* start Source excerpt *

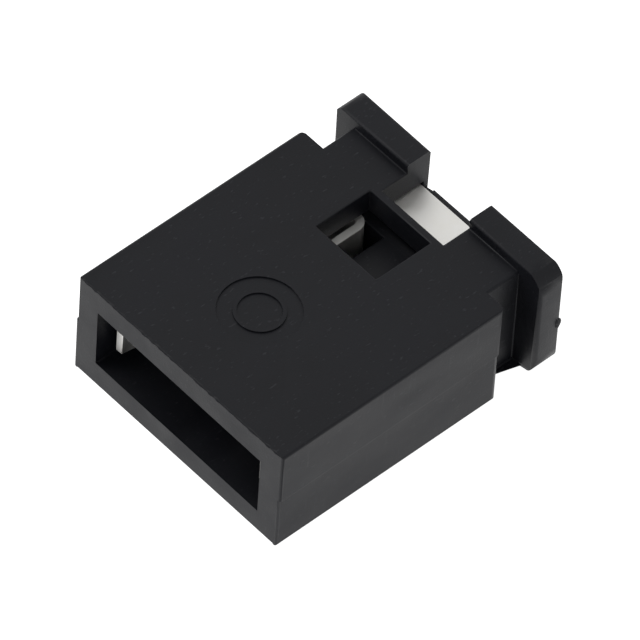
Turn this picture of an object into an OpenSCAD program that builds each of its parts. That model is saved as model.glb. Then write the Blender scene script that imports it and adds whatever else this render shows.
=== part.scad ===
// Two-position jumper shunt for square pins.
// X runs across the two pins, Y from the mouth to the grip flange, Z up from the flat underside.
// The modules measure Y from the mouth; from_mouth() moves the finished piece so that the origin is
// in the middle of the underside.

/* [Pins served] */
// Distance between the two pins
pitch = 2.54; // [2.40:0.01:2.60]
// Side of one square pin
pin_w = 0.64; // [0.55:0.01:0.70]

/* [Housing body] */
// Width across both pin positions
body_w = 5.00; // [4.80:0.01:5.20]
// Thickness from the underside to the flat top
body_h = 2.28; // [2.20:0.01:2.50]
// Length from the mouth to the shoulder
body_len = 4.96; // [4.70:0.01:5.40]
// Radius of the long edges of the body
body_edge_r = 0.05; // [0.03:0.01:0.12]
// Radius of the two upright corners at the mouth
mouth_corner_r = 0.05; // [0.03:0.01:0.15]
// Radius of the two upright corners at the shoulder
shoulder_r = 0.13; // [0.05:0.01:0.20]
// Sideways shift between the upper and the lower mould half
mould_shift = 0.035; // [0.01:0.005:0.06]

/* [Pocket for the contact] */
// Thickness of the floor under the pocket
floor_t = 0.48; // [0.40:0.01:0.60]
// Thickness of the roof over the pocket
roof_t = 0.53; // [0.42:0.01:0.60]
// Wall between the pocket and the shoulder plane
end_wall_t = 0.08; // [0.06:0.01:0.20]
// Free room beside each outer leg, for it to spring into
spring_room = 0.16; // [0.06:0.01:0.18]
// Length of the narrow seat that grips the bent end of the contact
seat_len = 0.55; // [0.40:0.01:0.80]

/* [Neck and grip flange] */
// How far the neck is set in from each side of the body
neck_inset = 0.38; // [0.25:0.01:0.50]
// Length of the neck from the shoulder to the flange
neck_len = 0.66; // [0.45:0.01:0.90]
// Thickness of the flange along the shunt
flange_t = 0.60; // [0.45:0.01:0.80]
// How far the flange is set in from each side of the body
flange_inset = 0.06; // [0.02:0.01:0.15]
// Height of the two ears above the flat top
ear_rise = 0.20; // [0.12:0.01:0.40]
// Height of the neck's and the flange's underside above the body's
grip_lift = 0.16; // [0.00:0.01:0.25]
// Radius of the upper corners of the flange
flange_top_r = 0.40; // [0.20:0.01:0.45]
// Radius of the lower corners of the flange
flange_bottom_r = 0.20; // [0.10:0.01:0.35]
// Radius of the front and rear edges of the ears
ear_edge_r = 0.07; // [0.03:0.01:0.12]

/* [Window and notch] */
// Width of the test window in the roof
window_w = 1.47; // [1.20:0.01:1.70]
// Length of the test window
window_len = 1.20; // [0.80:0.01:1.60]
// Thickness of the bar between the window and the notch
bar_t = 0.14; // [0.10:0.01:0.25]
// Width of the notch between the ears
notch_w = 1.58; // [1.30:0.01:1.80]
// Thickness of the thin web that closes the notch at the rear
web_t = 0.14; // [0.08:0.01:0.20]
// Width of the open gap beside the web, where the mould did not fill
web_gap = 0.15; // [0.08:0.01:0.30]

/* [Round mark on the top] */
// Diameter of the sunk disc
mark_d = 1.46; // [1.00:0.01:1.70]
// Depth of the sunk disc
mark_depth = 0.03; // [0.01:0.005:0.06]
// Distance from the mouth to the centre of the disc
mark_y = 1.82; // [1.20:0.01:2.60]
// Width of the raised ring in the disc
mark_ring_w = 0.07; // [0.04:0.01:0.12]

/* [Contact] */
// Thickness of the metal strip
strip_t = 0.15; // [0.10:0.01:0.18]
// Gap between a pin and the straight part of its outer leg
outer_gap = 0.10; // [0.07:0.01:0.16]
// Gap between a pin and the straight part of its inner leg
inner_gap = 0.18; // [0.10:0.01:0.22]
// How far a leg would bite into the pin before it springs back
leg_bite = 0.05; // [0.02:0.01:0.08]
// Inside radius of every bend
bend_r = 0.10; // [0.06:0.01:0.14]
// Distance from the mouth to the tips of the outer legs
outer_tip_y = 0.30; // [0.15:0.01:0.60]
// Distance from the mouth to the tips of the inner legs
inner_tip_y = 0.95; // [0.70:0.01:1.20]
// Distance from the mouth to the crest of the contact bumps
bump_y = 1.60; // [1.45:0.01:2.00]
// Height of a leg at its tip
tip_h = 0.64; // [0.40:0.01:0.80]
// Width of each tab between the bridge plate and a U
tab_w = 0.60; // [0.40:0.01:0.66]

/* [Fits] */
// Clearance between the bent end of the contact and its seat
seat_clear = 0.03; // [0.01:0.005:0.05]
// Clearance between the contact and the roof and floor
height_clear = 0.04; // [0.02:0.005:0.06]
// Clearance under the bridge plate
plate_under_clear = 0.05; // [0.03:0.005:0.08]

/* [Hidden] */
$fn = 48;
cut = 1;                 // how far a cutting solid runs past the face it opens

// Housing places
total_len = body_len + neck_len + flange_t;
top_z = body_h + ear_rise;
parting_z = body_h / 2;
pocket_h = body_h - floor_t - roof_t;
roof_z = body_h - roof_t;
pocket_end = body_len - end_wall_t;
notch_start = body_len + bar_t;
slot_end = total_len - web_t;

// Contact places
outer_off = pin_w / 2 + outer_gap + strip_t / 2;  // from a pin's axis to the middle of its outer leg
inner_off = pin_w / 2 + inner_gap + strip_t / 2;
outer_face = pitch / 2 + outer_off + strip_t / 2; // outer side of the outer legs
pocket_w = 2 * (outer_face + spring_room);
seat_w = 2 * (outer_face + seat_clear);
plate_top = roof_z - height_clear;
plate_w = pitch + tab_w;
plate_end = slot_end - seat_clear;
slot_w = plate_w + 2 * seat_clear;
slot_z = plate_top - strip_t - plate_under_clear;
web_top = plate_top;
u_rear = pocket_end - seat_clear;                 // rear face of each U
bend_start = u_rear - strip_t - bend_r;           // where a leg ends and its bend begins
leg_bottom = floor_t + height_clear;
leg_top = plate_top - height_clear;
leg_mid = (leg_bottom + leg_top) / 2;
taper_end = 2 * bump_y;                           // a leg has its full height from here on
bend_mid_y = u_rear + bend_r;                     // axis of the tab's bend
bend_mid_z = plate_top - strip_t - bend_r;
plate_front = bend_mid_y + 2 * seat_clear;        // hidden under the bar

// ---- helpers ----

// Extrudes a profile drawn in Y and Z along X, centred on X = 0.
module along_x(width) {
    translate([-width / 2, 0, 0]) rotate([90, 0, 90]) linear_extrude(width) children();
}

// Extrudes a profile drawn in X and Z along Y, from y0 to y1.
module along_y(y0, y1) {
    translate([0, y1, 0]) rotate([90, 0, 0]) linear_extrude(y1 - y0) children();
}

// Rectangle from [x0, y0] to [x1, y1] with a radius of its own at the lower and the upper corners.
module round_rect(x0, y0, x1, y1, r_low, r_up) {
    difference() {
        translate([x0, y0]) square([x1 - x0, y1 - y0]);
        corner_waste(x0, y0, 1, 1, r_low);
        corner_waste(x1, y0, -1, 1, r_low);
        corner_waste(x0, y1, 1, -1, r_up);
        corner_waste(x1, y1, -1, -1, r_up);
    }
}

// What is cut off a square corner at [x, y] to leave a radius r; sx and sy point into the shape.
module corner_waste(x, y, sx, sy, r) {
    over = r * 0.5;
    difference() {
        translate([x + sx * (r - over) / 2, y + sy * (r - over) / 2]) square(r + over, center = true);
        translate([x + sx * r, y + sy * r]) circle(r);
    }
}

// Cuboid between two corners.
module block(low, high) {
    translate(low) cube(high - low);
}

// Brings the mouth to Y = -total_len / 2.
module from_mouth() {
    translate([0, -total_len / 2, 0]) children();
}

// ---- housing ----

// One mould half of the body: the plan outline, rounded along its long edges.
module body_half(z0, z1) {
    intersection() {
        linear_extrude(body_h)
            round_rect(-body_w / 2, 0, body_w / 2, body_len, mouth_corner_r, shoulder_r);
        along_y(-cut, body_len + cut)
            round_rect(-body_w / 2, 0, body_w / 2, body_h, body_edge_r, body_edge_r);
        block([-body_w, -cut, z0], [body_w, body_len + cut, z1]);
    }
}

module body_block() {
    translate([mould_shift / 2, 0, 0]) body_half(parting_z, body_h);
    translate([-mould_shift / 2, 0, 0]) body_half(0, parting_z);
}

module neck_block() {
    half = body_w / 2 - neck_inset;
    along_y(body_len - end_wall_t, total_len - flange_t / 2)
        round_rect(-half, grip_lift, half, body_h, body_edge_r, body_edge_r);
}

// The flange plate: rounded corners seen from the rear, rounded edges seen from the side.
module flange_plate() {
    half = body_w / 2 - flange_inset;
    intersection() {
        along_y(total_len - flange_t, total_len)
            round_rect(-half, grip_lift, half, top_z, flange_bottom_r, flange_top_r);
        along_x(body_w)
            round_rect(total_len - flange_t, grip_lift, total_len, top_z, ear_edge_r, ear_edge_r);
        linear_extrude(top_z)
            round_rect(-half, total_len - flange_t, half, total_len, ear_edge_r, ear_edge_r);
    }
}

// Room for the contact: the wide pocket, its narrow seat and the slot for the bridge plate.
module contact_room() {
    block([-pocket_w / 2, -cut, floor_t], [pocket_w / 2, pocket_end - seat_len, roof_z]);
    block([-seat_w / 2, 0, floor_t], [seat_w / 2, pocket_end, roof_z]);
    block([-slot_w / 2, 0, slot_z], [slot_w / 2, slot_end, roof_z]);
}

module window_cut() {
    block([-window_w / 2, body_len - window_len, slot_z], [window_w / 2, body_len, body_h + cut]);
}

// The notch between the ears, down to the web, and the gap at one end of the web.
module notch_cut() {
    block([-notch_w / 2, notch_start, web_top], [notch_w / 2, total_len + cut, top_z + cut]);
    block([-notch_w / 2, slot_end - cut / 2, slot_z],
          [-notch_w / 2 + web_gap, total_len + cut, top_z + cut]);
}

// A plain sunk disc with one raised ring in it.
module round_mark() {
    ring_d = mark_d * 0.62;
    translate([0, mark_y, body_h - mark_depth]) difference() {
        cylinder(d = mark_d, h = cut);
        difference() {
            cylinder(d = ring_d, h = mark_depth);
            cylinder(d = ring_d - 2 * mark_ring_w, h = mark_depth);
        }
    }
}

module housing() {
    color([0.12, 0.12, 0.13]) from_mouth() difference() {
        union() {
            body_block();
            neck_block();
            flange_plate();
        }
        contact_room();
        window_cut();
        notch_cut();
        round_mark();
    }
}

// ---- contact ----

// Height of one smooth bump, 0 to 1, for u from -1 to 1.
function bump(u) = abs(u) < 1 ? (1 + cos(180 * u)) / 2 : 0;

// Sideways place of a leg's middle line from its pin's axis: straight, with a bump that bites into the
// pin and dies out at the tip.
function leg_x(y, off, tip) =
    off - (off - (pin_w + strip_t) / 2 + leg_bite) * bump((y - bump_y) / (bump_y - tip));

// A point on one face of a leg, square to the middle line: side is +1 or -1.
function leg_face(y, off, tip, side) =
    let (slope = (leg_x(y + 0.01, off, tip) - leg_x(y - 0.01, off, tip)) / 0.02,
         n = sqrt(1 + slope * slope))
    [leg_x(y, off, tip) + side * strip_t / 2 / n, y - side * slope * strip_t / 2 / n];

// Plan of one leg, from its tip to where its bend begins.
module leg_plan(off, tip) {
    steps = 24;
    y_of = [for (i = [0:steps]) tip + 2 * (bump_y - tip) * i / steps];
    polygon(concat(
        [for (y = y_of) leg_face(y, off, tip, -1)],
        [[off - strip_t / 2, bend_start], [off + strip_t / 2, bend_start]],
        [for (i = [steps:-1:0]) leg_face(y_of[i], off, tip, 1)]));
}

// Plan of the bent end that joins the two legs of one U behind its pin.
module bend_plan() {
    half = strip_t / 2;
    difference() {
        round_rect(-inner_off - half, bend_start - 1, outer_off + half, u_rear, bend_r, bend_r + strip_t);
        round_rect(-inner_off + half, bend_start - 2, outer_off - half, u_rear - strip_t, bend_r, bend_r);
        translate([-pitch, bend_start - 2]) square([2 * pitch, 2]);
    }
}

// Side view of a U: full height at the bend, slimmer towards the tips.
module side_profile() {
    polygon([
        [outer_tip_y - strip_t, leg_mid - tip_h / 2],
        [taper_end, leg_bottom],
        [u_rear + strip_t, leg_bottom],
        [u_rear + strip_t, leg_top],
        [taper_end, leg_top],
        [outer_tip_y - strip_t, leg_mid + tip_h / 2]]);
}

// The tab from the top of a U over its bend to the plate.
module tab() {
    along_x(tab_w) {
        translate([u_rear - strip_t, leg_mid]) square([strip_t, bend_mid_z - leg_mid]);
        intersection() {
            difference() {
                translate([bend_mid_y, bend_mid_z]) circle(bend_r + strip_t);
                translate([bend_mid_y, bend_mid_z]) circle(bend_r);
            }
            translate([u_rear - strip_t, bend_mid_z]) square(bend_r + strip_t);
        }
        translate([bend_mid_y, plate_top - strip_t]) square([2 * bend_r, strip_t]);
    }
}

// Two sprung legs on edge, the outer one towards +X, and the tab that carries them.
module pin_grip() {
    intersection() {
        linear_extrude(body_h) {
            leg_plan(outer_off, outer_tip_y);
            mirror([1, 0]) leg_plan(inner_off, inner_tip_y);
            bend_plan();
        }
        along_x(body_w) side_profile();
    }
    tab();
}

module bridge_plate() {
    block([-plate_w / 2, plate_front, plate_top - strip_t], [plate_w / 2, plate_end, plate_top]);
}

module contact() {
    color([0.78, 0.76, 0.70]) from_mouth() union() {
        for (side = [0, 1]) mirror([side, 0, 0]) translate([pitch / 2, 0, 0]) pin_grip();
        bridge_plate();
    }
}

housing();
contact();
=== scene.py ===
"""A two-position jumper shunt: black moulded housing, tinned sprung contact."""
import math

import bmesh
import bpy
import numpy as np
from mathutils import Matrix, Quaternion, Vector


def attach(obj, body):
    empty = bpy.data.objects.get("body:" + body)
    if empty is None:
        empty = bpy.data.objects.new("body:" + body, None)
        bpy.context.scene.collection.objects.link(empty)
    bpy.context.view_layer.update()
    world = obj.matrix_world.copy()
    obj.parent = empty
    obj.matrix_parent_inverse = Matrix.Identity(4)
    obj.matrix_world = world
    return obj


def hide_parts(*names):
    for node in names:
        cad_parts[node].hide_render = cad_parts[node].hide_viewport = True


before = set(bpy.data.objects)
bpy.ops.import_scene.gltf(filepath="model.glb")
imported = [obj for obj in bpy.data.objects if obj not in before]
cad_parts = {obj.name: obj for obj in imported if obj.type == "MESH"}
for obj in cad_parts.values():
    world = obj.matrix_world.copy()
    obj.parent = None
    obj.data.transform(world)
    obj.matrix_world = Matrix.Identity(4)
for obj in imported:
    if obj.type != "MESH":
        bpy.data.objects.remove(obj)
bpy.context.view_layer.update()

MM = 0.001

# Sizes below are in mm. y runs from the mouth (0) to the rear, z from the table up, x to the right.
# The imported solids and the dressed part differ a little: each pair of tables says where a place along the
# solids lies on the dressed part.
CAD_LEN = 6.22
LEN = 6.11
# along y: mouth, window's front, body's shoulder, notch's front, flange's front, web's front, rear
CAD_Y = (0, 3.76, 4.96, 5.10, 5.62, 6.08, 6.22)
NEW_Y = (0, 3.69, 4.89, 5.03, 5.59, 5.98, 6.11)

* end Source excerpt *

* [Description of the task]:
Count the lines that hold the string "solids", and reply with that number alone.

* [Exercise result]:
2